Synthesis of nanoscale zerovalent iron (nZVI) derived from lignin containing wastewater for arsenic removal

Abstract

Nanoscale zerovalent iron (nZVI) plays a significant role in environmental remediation including the removal of arsenic from groundwater and drinking water. This study synthesized modified nZVI particles in order to remove arsenic in drinking water. Reductive precipitation under various conditions was used to produce non-modified nZVI (B-nZVI) and lignin-modified nZVI using either 1 g/L lignin solution (L-nZVI) or pulp and paper wastewater (P-nZVI) as the substrate.

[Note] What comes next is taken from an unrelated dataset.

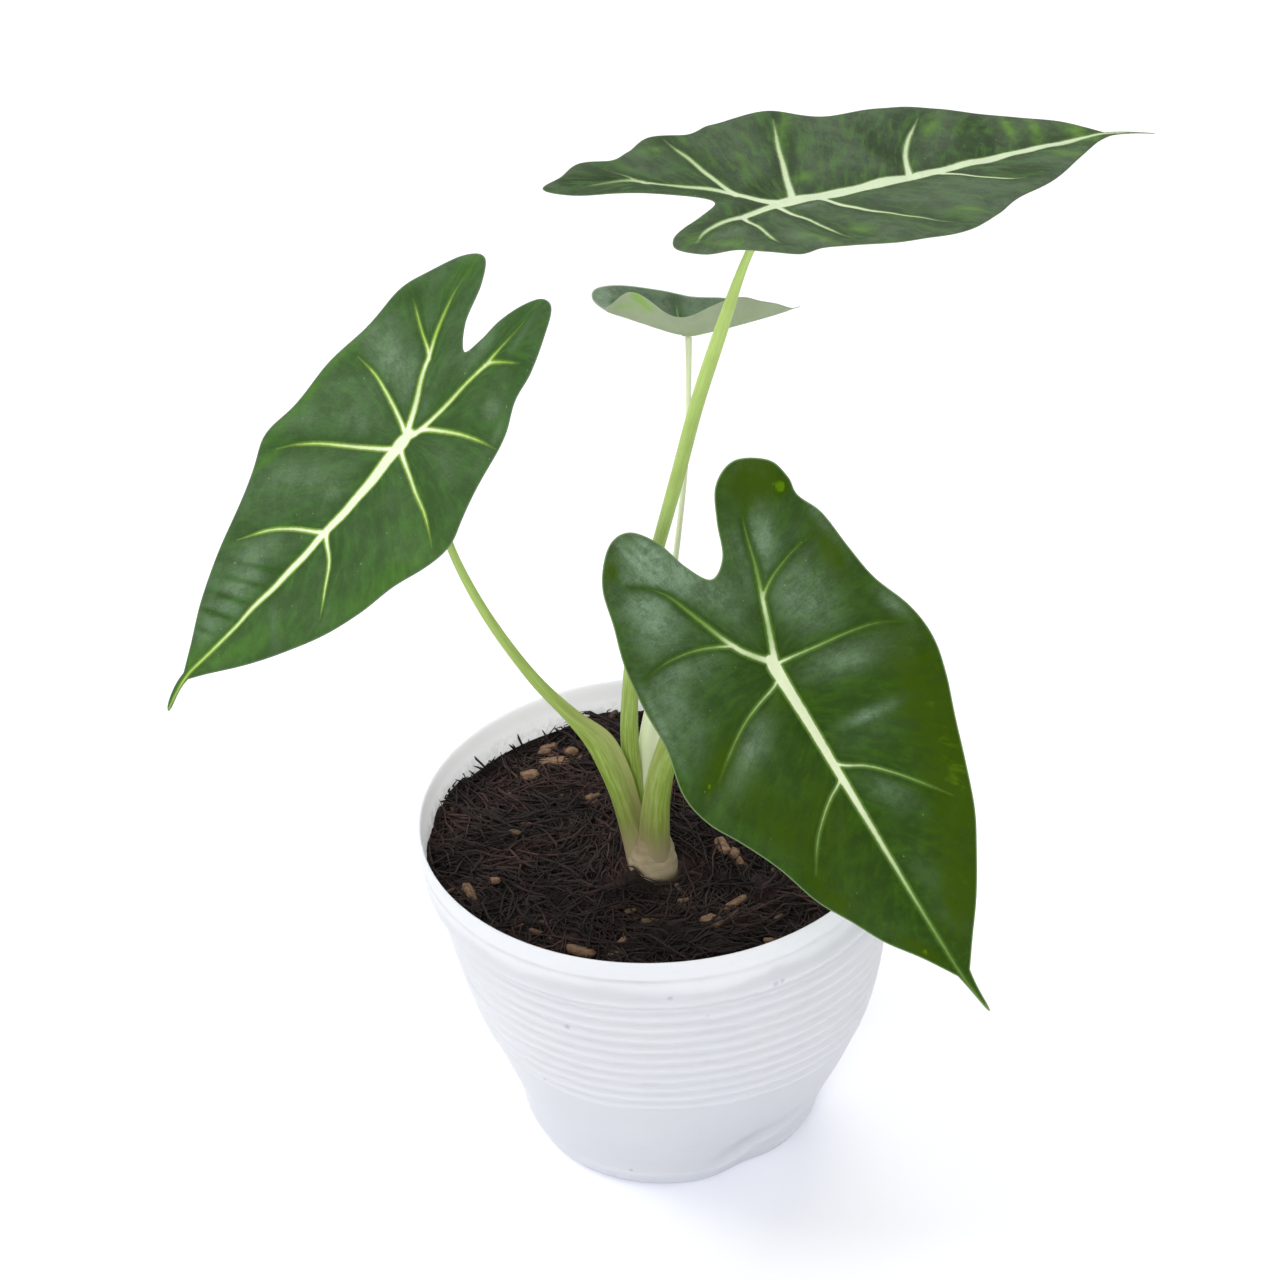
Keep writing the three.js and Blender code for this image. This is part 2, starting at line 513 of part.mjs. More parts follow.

Ferrous to borohydride molar ratio of 1:1 was found to be the most appropriate ratio for L-nZVI and P-nZVI production since lignin was incorporated into the nZVI structure the most. According to TEM analysis, the particle sizes of B-nZVI, L-nZVI, and P-nZVI were 52.72±17.58, 4.77±3.51, and 2.04±1.09 nm, respectively. The specific surface areas of P-nZVI (49.36 m²/g) were much greater than those of L-nZVI (13.32 m²/g), presumably because of the co-existence of other polymers such as carbohydrates, tannin, organic acids, sulfur compounds, and resin. For arsenic study, it was found that the B-nZVI, L-nZVI, and P-nZVI at 1 g/L could remove 88.79%, 88.66%, and 90.79%, respectively, of 1 mg/L total arsenic in 5 minutes.